On assiste à une accélération de la transition vers un monde digital. Connectivité et mobilité s’opposent désormais. L’industrie des télécoms prends plus de poids tandis que le secteur des transports et des services associés tels que le tourisme et l’hôtellerie souffrent. Des interrogations légitimes pèsent sur le comportement des consommateurs à la sortie de l’épidémie. Les modes de vie, les comportements changeront-ils ? Il est possible de voir s’affaiblir le monde d’hyperconsommation dans lequel nous vivions au profit de comportements plus sobres. Les secteurs de la consommation répondant à des besoins primaires (se nourrir, se loger, se soigner) en tireront avantage.

"Cela me paraît très indécent de voir des entreprises verser des dividendes élevés dans une situation de crise grave"

Certaines entreprises vont baisser voire supprimer le versement des dividendes aux actionnaires. Leurs décisions vous parait-elles logiques ?
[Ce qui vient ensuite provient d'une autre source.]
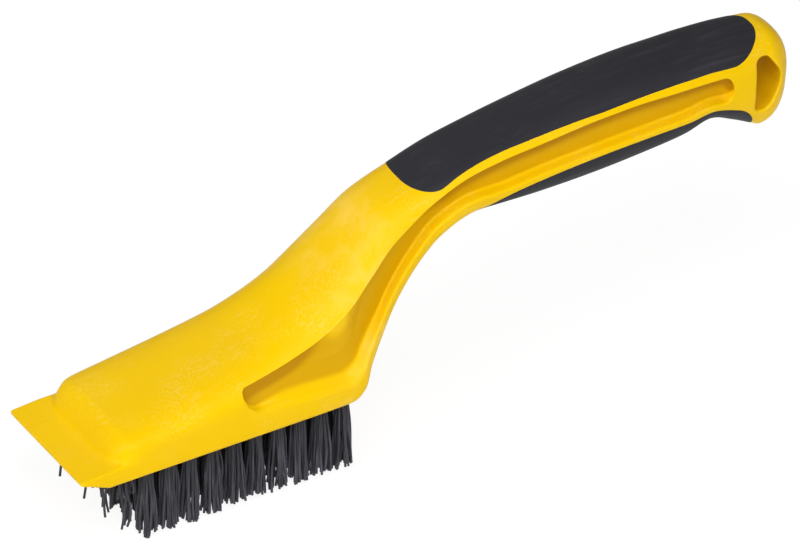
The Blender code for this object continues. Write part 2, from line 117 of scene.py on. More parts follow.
links.new(seen_share.outputs["Value"], lit.inputs["Fac"])
links.new(nodes["Principled BSDF"].outputs["BSDF"], lit.inputs[1])
links.new(glow.outputs["Emission"], lit.inputs[2])
links.new(lit.outputs["Shader"], nodes["Material Output"].inputs["Surface"])
floor.data.materials.append(pale)

# The handle moulding: head, scraper lip, cranked neck, channelled grip and knob in one shot of yellow
# polypropylene. Sections fan round the neck from rail to rail: each is a pair of Lame curves, square below
# at the head and oval at the grip, and the side channel is sunk into it down to the web.
HEAD_HALF = 0.0252
GRIP_HALF = 0.0164
KNOB_HALF = 0.0142
NECK_END = 0.0356
KNOB_BEHIND = 0.1755
LIP_LENGTH = 0.0112
FLAT_REAR = 0.1070
LIP_EDGE = 0.0014
LIP_TOP = 0.0067
LIP_SLOPE = 0.076
LIP_CORNER = 0.0008
DOME_START = 0.0120
DOME_CORNER = 0.0120
DOME_END = DOME_START + DOME_CORNER
DOME_RAMP = 0.0092
DOME_FRONT = 0.0173
DOME_MIDDLE = 0.0740
DOME_CROWN = 0.0269
FOOT_FILLET = 0.0045
MELT = 0.0016
DOME_BLEND = 0.0150
ARRIS = 0.0006
LIP_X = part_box("handle_body")[0][0]
UNDERSIDE_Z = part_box("handle_body")[0][2]

(
    TOP_X, TOP_Z, LOW_X, LOW_Z, HALF, SPRING, LOW_POWER, UP_POWER, CHANNEL_TOP, CHANNEL_FLOOR, PAD_SIDE,
) = range(11)


def head(x, top_z, *rest):
    """An upright station that springs from the height of the lip's sloping top."""
    return x, top_z, x, 0, HEAD_HALF, LIP_TOP + LIP_SLOPE * x, *rest


def neck(top_x, top_z, low_x, low_z, half, *rest):
    """A station whose rails are measured from the rear of the head's flat underside."""
    return FLAT_REAR + top_x, top_z, FLAT_REAR + low_x, low_z, half, *rest


def between(first, second, share):
    return first + (second - first) * share


def grip(top_share, top_z, low_share, low_z, half, *rest):
    """A station whose rails are given as shares of the way from the end of the neck to the knob."""
    reach = KNOB_BEHIND - NECK_END
    return neck(NECK_END + reach * top_share, top_z, NECK_END + reach * low_share, low_z, half, *rest)


def narrowing(share):
    return between(HEAD_HALF, GRIP_HALF, share)


def knob_taper(share):
    return between(GRIP_HALF, KNOB_HALF, share)


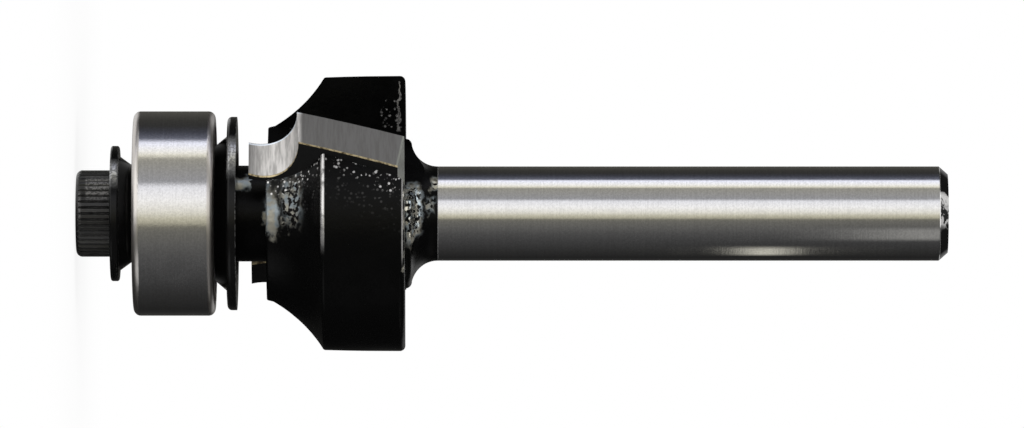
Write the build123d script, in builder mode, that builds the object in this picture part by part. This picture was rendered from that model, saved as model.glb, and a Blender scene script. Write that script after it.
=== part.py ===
from build123d import *
import os
from math import cos, sin, sqrt, tan, radians

os.makedirs("parts", exist_ok=True)

# Bearing-guided rounding-over router bit, standing on the head of its clamp screw.
# The axis is Z, the shank points up and the origin is the middle of the screw head's end.

# Clamp screw, a knurled M3 socket head cap screw
screw_diameter = 3.0
screw_length = 8.0
head_diameter = 5.5
head_height = 3.0
head_rounding = 0.4
hex_across_flats = 2.5
hex_depth = 1.4
knurl_count = 44
knurl_depth = 0.11
screw_tip_chamfer = 0.3

# Cup washer under the screw head
cup_bore_clearance = 0.15
cup_floor = 0.65
cup_depth = 0.8
cup_head_clearance = 0.1
cup_flange_diameter = 8.6
cup_flange_thickness = 0.55
cup_cone_diameter = 7.3
cup_seat_diameter = 6.0
cup_edge_rounding = 0.15

# Guide bearing
bearing_bore = 4.0
bearing_diameter = 13.0
bearing_width = 5.2
inner_ring_diameter = 7.0
outer_ring_bore = 10.2
outer_ring_rounding = 0.45
inner_ring_rounding = 0.15
ball_diameter = 2.38
ball_count = 7
race_clearance = 0.08
cage_band = 0.8
cage_back = 0.35
cage_lip = 0.45
shield_seat_diameter = 11.2
shield_thickness = 0.3
shield_recess = 0.3
shield_gap = 0.2

# Dished washer between the bearing and the cutter
dish_floor = 0.6
dish_wall = 0.6
dish_depth = 1.37
dish_seat_diameter = 8.6
dish_cone_diameter = 9.9
dish_flange_diameter = 12.3
dish_flange_thickness = 0.6
dish_edge_rounding = 0.28

# Cutter body and shank
fit_clearance = 0.02
stub_setback = 0.25
stub_chamfer = 0.2
tapped_depth = 7.6
drill_point_angle = 118.0
neck_diameter = 6.1
neck_length = 2.7
body_length = 8.77
body_diameter = 17.5
nose_diameter = 12.0
nose_arc_length = 3.6
nose_arc_radius = 6.5
body_edge_rounding = 0.2
back_edge_rounding = 0.35
rim_margin = 0.01
collar_diameter = 9.6
collar_rounding = 0.42
shoulder_fillet = 1.65
shank_diameter = 6.0
overall_length = 55.4
shank_chamfer_length = 0.57
shank_chamfer_depth = 0.5

# Flutes, measured in the plane of the body's front face
flute_count = 2
rake_direction = 56.0
skew_angle = 15.0
rake_offset = 1.68
gullet_floor = 3.2
gullet_floor_end = 5.37
gullet_wall_angle = 23.0
gullet_root_fillet = 1.0
gullet_wall_fillet = 0.4

# Brazed cutting tips
cove_radius = 3.0
cutting_diameter = bearing_diameter + 2 * cove_radius
tip_thickness = 1.6
tip_overhang = 1.1
tip_lead = 0.09
tip_inner_edge = 4.9
tip_relief_front = 0.53
tip_relief_back = 0.24
tip_relief_axial = 0.1
braze_thickness = 0.12

# Places along the axis
bearing_front = head_height + cup_floor
bearing_middle = bearing_front + bearing_width / 2
bearing_back = bearing_front + bearing_width
cup_front = head_height - cup_depth
cup_flange_back = cup_front + cup_flange_thickness
neck_seat = bearing_back + dish_floor
dish_back = bearing_back + dish_depth
dish_flange_front = dish_back - dish_flange_thickness
stub_end = bearing_front + stub_setback
body_front = neck_seat + neck_length
nose_end = body_front + nose_arc_length
body_back = body_front + body_length
shoulder_end = body_back + collar_rounding + shoulder_fillet
tip_front = body_front - tip_overhang

# Radii and directions that several pieces share
shank_radius = shank_diameter / 2
neck_radius = neck_diameter / 2
body_radius = body_diameter / 2
collar_radius = collar_diameter / 2
stub_radius = bearing_bore / 2 - fit_clearance
thread_radius = screw_diameter / 2 + fit_clearance
head_radius = head_diameter / 2
pitch_radius = (inner_ring_diameter + outer_ring_bore) / 4
race_radius = ball_diameter / 2 + race_clearance
skew = radians(skew_angle)
radial = Vector(-sin(radians(rake_direction)), -cos(radians(rake_direction)), 0)
facing = Vector(-cos(radians(rake_direction)), sin(radians(rake_direction)), 0)
upward = Vector(0, 0, 1)
along_flute = upward * cos(skew) - facing * sin(skew)
flute_section = Plane(origin=(0, 0, body_front), x_dir=radial, z_dir=upward)
flute_reach = cutting_diameter
flute_run = (body_length + shoulder_fillet + collar_rounding) / cos(skew)
rake_plane = Plane(
    origin=upward * body_front - facing * rake_offset,
    x_dir=radial,
    z_dir=facing * cos(skew) + upward * sin(skew),
)


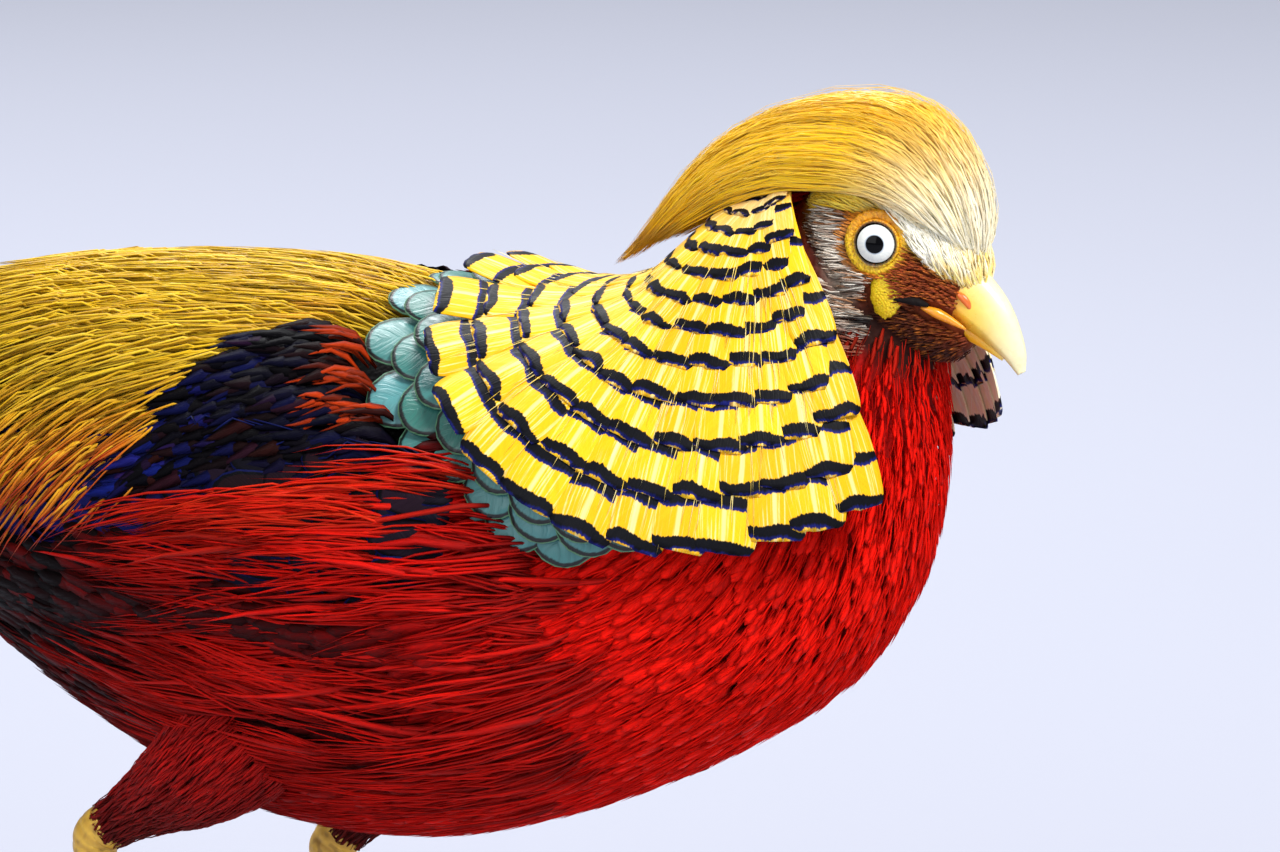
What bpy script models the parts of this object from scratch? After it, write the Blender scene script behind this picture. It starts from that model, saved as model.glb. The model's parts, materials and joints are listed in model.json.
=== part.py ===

Cela me paraît aujourd’hui très indécent de voir des entreprises verser des dividendes élevés dans une situation de crise grave, où elles mettent à contribution leurs salariés. La moitié des salariés du secteur privé en France a ainsi été touchée par des mesures de chômage partiel. Les entreprises doivent garder un maximum de capitaux à leur disposition. Nous ne sommes pas opposés à ce que les sociétés conservent leurs dividendes pour mieux traverser la crise, bien au contraire. C’est un moyen pour elle de renforcer leurs fonds propres.

Malgré le soutien des banques centrales et des États, les établissements bancaires ont été malmenés par les investisseurs boursiers.  

Ce fut le secteur le plus maltraité durant la crise. Les banques ne représentent que 5 % de la capitalisation boursière du CAC 40, contre 22 % pour les valeurs du luxe. BNP Paribas est aujourd’hui la plus grande banque de la zone euro et pourtant elle ne représente que 20 % de la valeur boursière de LVMH ! Aujourd’hui plus personne ne veut détenir de banques dans son portefeuille. Elles payent toujours leur responsabilité dans la crise de 2008. Or, aujourd’hui les banques ne sont pas à l’origine de la crise. Elles sont, au contraire, la solution pour éviter que l’économie s’effondre. Leurs fonds propres ont été reconstitués tandis que les États leur ont apporté des garanties supplémentaires. Les valeurs bancaires n’ont jamais été aussi bon marché. Certes le cout du risque va s’envoler, mais les banques peuvent profiter de la crise économique pour restaurer leur marge d’intérêt.

"Il est possible de voir s’affaiblir le monde d’hyperconsommation dans lequel nous vivions"

En grande difficulté, Air France vient de bénéficier d’un prêt de 7 milliards d’euros accordé par l’Etat Français et les banques. Est-ce une valeur qu’il peut être intéressant de « jouer » en bourse ?

Air France va survivre avec des dettes étatiques très importantes. En comptant le soutien apporté par l’état néerlandais, ce sont 10 milliards d’euros de dettes supplémentaires qui vont peser sur l’entreprise. La valorisation boursière d’Air France est à peine de 2 milliards d’euros. Le déséquilibre est immense ! L’actionnaire n’a plus aucun pouvoir. Les créanciers sont désormais les maîtres du jeu. Les investisseurs devront, à mon sens se méfier des entreprises qui, comme elle, n’ont plus leur destin entre leur main.

Malgré les sommes injectées par les banques centrales, l’inflation demeure au plus bas. Est-ce durable ?

On ne peut pas nier que le premier impact de la crise soit significativement déflationniste. La baisse du prix du pétrole, la chute de la consommation et la hausse du chômage soutiennent cette tendance. Mais en parallèle, nous remarquons également que les sociétés qui reprennent leur activité doivent face à des coûts de production plus élevés. Une tendance qui s’explique par quelques désorganisations logistiques, des difficultés à s’approvisionner et les dépenses supplémentaires engendrées par les protections sanitaires mises en place. Cette hausse va-t-elle être absorbée par les entreprises ou répercutée sur les prix ? À moyen terme, ces tensions pourraient être génératrices d’inflation.